→ **TASK TO COMPLETE**: Nothing may be dropped or altered: reproduce all the data.

→ **DATA EXCERPT**:
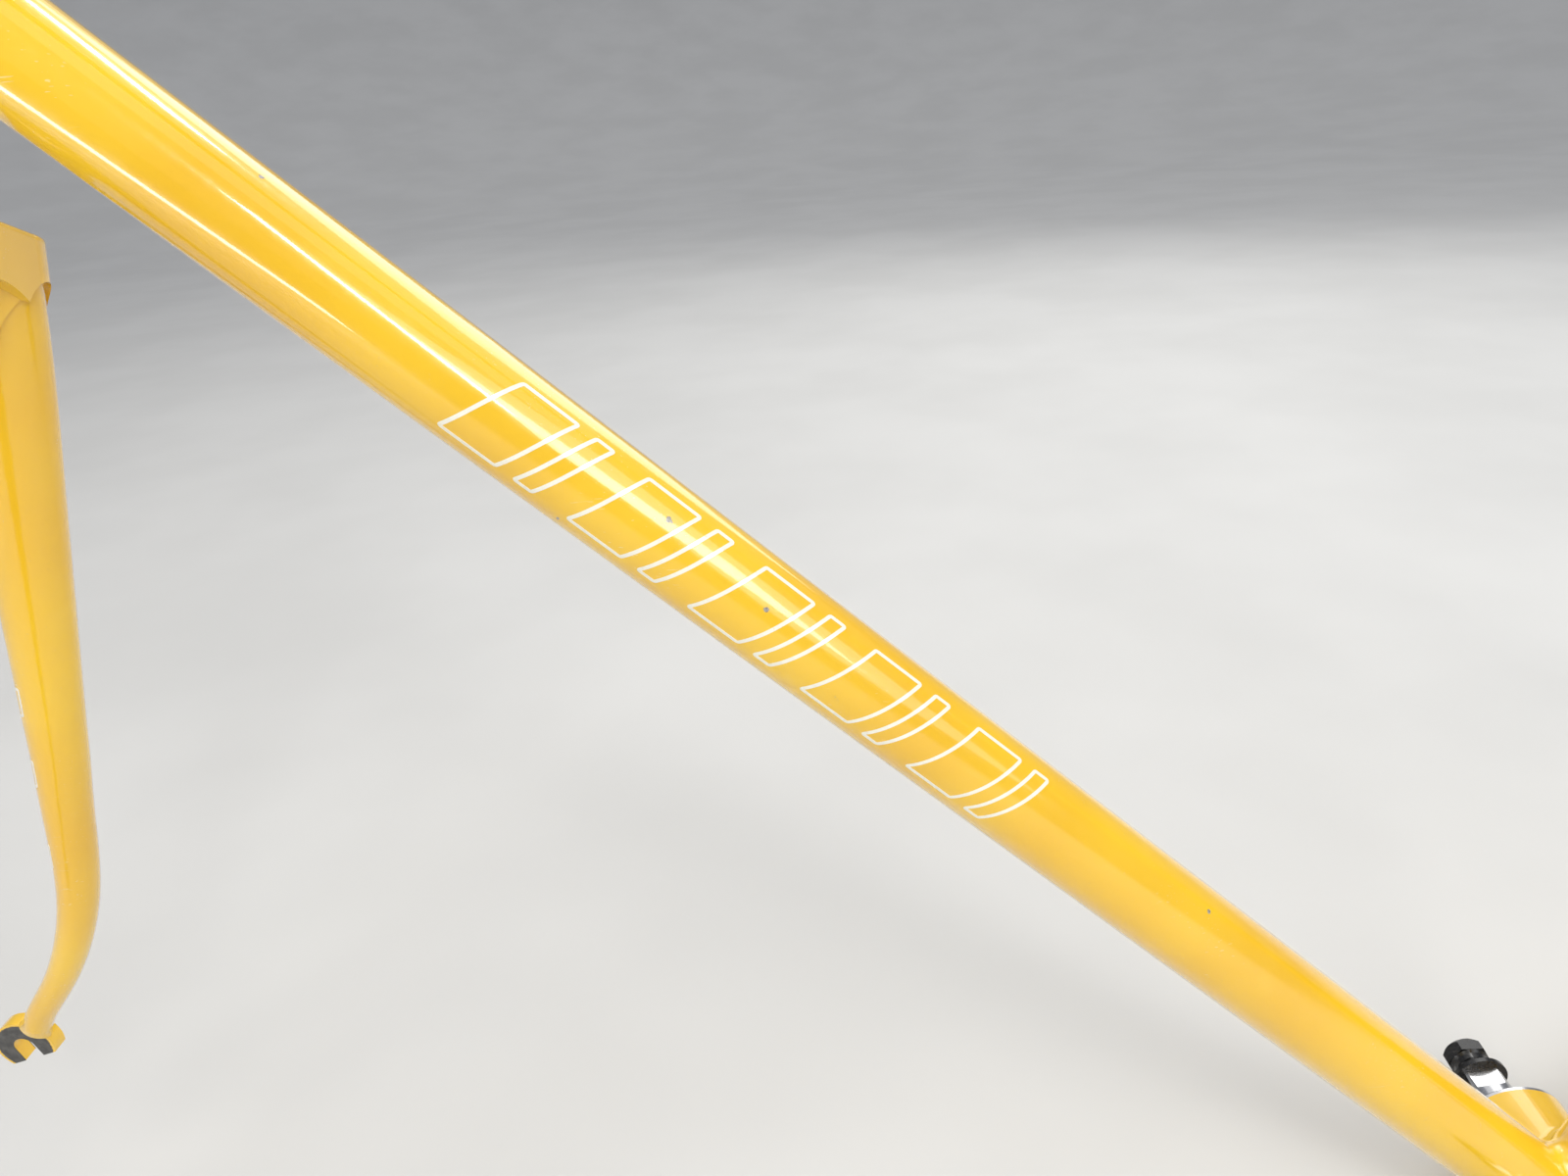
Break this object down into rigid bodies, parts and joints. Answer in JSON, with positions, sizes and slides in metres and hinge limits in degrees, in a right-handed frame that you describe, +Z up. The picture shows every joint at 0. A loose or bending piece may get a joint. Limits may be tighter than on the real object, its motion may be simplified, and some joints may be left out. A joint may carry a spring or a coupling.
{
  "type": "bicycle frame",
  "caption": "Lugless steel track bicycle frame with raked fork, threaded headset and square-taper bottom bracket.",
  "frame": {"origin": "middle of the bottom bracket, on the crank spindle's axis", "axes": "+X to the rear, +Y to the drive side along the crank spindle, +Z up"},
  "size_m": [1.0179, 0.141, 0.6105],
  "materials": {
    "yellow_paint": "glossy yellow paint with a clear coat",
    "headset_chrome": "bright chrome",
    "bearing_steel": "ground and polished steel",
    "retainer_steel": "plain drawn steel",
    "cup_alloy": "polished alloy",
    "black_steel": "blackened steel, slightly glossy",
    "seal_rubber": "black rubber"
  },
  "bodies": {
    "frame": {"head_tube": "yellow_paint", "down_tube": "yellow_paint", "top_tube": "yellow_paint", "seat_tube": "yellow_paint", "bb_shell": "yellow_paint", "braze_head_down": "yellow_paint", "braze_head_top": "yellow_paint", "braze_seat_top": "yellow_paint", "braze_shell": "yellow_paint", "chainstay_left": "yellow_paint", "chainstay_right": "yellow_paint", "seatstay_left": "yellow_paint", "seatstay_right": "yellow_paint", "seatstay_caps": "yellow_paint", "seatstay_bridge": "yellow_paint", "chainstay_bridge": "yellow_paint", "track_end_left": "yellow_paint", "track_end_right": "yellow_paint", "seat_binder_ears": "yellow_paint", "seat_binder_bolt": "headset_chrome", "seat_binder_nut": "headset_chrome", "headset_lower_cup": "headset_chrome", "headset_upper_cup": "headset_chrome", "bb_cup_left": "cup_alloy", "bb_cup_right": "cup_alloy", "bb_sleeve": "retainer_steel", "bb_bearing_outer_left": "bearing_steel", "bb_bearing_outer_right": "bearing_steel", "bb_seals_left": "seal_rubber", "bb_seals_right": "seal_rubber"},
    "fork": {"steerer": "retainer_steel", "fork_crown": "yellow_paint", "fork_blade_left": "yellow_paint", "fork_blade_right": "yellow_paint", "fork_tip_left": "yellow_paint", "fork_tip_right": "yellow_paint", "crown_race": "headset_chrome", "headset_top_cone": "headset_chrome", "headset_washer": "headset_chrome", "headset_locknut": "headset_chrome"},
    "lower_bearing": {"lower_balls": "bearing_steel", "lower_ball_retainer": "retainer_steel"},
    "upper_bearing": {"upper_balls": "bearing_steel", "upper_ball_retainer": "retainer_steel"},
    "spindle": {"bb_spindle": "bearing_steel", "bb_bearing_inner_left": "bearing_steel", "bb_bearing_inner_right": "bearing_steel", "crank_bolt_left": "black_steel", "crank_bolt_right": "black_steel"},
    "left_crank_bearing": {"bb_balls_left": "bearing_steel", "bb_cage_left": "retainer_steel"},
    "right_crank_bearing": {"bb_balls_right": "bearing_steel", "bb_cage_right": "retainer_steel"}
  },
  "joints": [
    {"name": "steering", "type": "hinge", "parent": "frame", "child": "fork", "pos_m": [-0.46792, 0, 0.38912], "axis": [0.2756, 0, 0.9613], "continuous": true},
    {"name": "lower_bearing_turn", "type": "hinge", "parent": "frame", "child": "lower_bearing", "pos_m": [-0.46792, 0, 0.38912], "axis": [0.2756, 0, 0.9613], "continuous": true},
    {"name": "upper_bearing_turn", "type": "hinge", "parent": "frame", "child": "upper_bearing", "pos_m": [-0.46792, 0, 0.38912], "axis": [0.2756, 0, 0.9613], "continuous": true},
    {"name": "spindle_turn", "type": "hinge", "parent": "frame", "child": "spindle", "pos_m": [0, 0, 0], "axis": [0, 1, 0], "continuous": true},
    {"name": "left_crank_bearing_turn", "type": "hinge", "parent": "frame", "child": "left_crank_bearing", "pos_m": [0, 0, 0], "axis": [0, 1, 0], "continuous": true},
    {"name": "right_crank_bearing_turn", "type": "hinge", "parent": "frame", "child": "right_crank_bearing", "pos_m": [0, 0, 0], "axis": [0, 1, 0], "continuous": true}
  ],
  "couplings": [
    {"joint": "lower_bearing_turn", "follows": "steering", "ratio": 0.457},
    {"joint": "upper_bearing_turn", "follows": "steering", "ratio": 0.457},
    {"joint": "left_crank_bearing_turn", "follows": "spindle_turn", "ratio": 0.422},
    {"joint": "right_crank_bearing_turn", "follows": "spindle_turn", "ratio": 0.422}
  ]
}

→ **ANSWER IN FULL**:
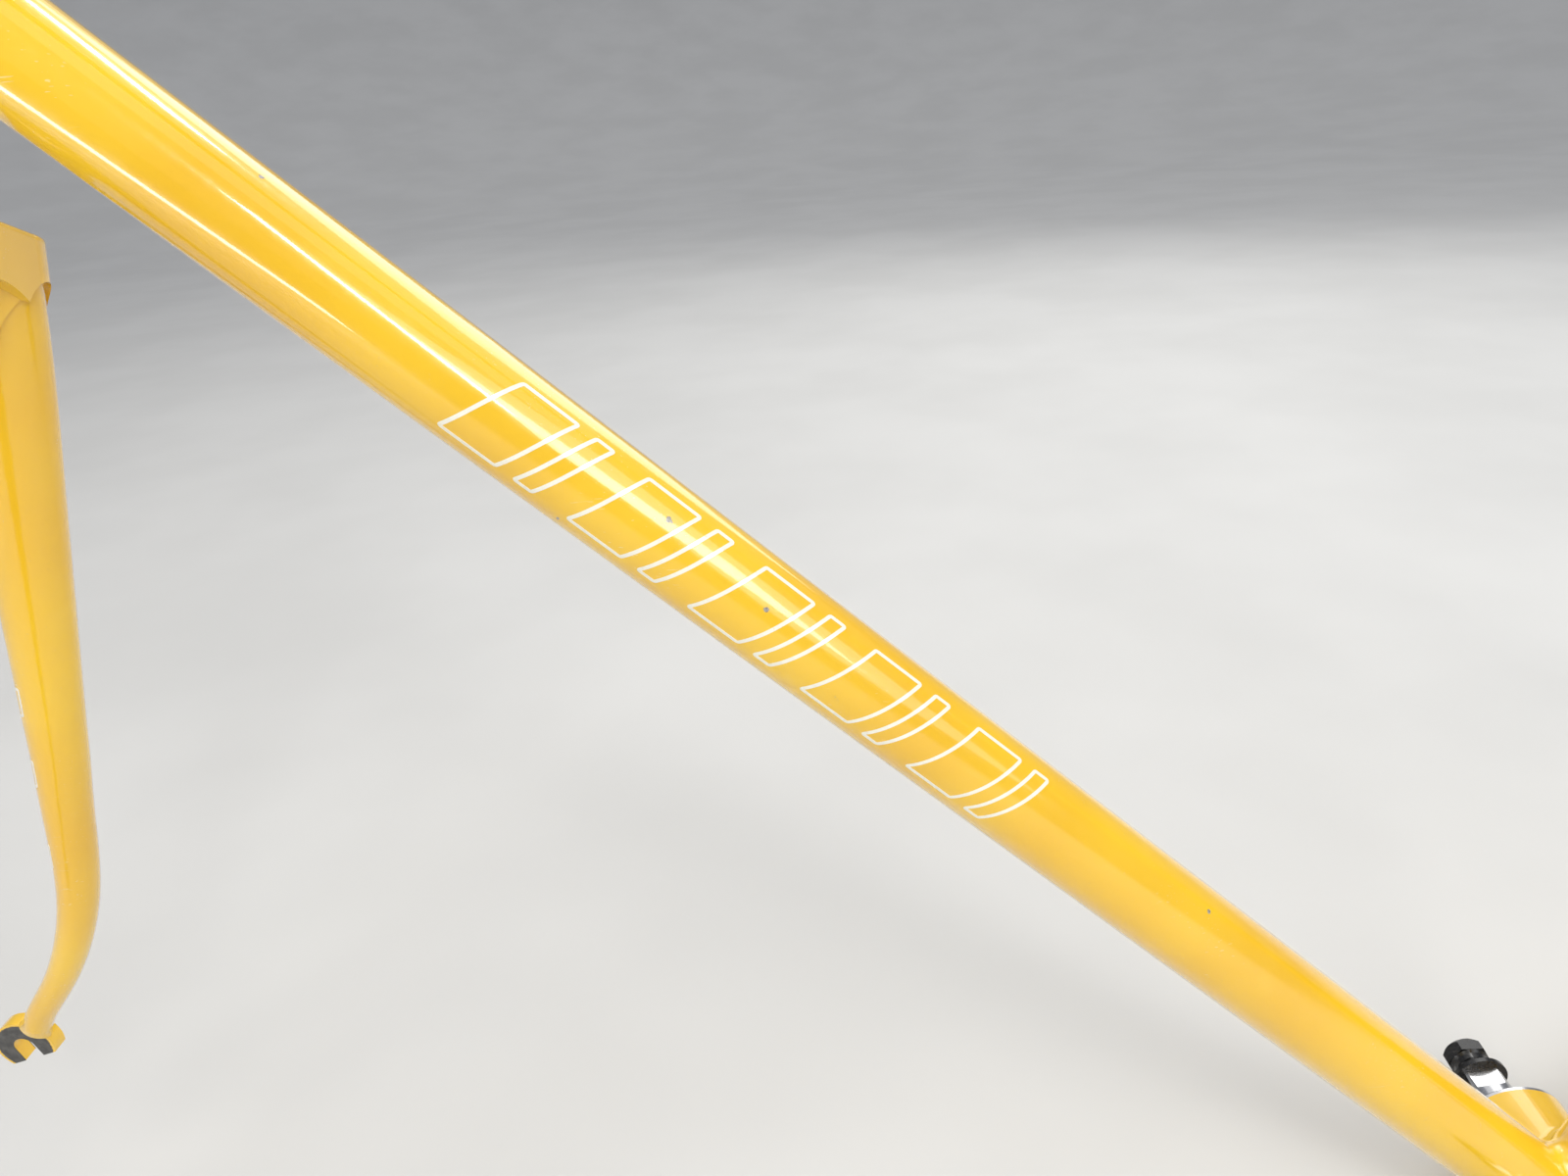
Break this object down into rigid bodies, parts and joints. Answer in JSON, with positions, sizes and slides in metres and hinge limits in degrees, in a right-handed frame that you describe, +Z up. The picture shows every joint at 0. A loose or bending piece may get a joint. Limits may be tighter than on the real object, its motion may be simplified, and some joints may be left out. A joint may carry a spring or a coupling.
{
  "type": "bicycle frame",
  "caption": "Lugless steel track bicycle frame with raked fork, threaded headset and square-taper bottom bracket.",
  "frame": {"origin": "middle of the bottom bracket, on the crank spindle's axis", "axes": "+X to the rear, +Y to the drive side along the crank spindle, +Z up"},
  "size_m": [1.0179, 0.141, 0.6105],
  "materials": {
    "yellow_paint": "glossy yellow paint with a clear coat",
    "headset_chrome": "bright chrome",
    "bearing_steel": "ground and polished steel",
    "retainer_steel": "plain drawn steel",
    "cup_alloy": "polished alloy",
    "black_steel": "blackened steel, slightly glossy",
    "seal_rubber": "black rubber"
  },
  "bodies": {
    "frame": {"head_tube": "yellow_paint", "down_tube": "yellow_paint", "top_tube": "yellow_paint", "seat_tube": "yellow_paint", "bb_shell": "yellow_paint", "braze_head_down": "yellow_paint", "braze_head_top": "yellow_paint", "braze_seat_top": "yellow_paint", "braze_shell": "yellow_paint", "chainstay_left": "yellow_paint", "chainstay_right": "yellow_paint", "seatstay_left": "yellow_paint", "seatstay_right": "yellow_paint", "seatstay_caps": "yellow_paint", "seatstay_bridge": "yellow_paint", "chainstay_bridge": "yellow_paint", "track_end_left": "yellow_paint", "track_end_right": "yellow_paint", "seat_binder_ears": "yellow_paint", "seat_binder_bolt": "headset_chrome", "seat_binder_nut": "headset_chrome", "headset_lower_cup": "headset_chrome", "headset_upper_cup": "headset_chrome", "bb_cup_left": "cup_alloy", "bb_cup_right": "cup_alloy", "bb_sleeve": "retainer_steel", "bb_bearing_outer_left": "bearing_steel", "bb_bearing_outer_right": "bearing_steel", "bb_seals_left": "seal_rubber", "bb_seals_right": "seal_rubber"},
    "fork": {"steerer": "retainer_steel", "fork_crown": "yellow_paint", "fork_blade_left": "yellow_paint", "fork_blade_right": "yellow_paint", "fork_tip_left": "yellow_paint", "fork_tip_right": "yellow_paint", "crown_race": "headset_chrome", "headset_top_cone": "headset_chrome", "headset_washer": "headset_chrome", "headset_locknut": "headset_chrome"},
    "lower_bearing": {"lower_balls": "bearing_steel", "lower_ball_retainer": "retainer_steel"},
    "upper_bearing": {"upper_balls": "bearing_steel", "upper_ball_retainer": "retainer_steel"},
    "spindle": {"bb_spindle": "bearing_steel", "bb_bearing_inner_left": "bearing_steel", "bb_bearing_inner_right": "bearing_steel", "crank_bolt_left": "black_steel", "crank_bolt_right": "black_steel"},
    "left_crank_bearing": {"bb_balls_left": "bearing_steel", "bb_cage_left": "retainer_steel"},
    "right_crank_bearing": {"bb_balls_right": "bearing_steel", "bb_cage_right": "retainer_steel"}
  },
  "joints": [
    {"name": "steering", "type": "hinge", "parent": "frame", "child": "fork", "pos_m": [-0.46792, 0, 0.38912], "axis": [0.2756, 0, 0.9613], "continuous": true},
    {"name": "lower_bearing_turn", "type": "hinge", "parent": "frame", "child": "lower_bearing", "pos_m": [-0.46792, 0, 0.38912], "axis": [0.2756, 0, 0.9613], "continuous": true},
    {"name": "upper_bearing_turn", "type": "hinge", "parent": "frame", "child": "upper_bearing", "pos_m": [-0.46792, 0, 0.38912], "axis": [0.2756, 0, 0.9613], "continuous": true},
    {"name": "spindle_turn", "type": "hinge", "parent": "frame", "child": "spindle", "pos_m": [0, 0, 0], "axis": [0, 1, 0], "continuous": true},
    {"name": "left_crank_bearing_turn", "type": "hinge", "parent": "frame", "child": "left_crank_bearing", "pos_m": [0, 0, 0], "axis": [0, 1, 0], "continuous": true},
    {"name": "right_crank_bearing_turn", "type": "hinge", "parent": "frame", "child": "right_crank_bearing", "pos_m": [0, 0, 0], "axis": [0, 1, 0], "continuous": true}
  ],
  "couplings": [
    {"joint": "lower_bearing_turn", "follows": "steering", "ratio": 0.457},
    {"joint": "upper_bearing_turn", "follows": "steering", "ratio": 0.457},
    {"joint": "left_crank_bearing_turn", "follows": "spindle_turn", "ratio": 0.422},
    {"joint": "right_crank_bearing_turn", "follows": "spindle_turn", "ratio": 0.422}
  ]
}